# Fish finder for ice fishing?



## cklspencer (Jun 25, 2009)

I am thinking about getting a fish finder to use ice fishing. Do any of you use them? Is it worth having one? What do you think of them? Any good suggestion on one? I don't want to spend to much. I'm thinking around $150 or under.


----------



## JAT83 (Sep 9, 2007)

cklspencer said:


> I am thinking about getting a fish finder to use ice fishing. Do any of you use them? Is it worth having one? What do you think of them? Any good suggestion on one? I don't want to spend to much. I'm thinking around $150 or under.

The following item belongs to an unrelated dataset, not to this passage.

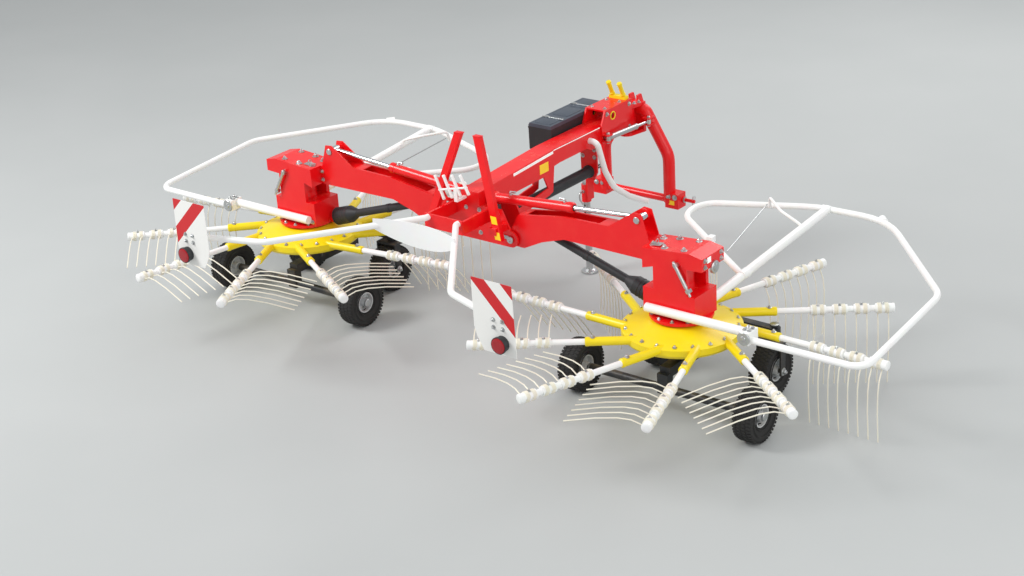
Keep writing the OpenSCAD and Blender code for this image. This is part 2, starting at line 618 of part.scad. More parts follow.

That is about what I am looking for too!!!


----------



## STEVO (Sep 13, 2007)

If your just getting into fishing, i would stay with something simple. Cabelas has some cheaper eagle fish finders for about $80.00. You really dont need all those fancy features of the more expensive finders. You will mostly use it to determine your depth, and if a fish comes through. Just make sure & build something to hold the transducer at the ice hole. I have just used some pvc pipe, with some couplers and a T to connect some pipe so its bigger than the ice hole. You may want to find some kind of water tight box also to hold the stuff. Usually you can find a plastic ammo/shooter box at a sporting goods store for pretty cheap. you can add foam to that if you want to protect it. It also helps to build some sort of a base for the finder to connect to the top of the box.


----------



## sparky00045 (Apr 1, 2008)

Well fish finders work, but i have so much fun with my under water camara, thats what i would get, it's alot of fun to watch how they react to your bait, if they are interested or not, and time to try something else, they are getting pretty cheap.


----------



## Grandpa D (Sep 7, 2007)

Look for a finder that shows your jig and in real time.
You should be able to get one within your budget.

I'm not a fan of the Fishin Buddy finders.
They don't show real time.


----------



## cfarnwide (Sep 10, 2007)

Never used or even heard of this brand, but they seem to have good reviews. And very affordable.

http://www.amazon.com/NorCross-HawkEye-F33P-Fish-Finder/dp/B000BV6B6K#moreAboutThisProduct


----------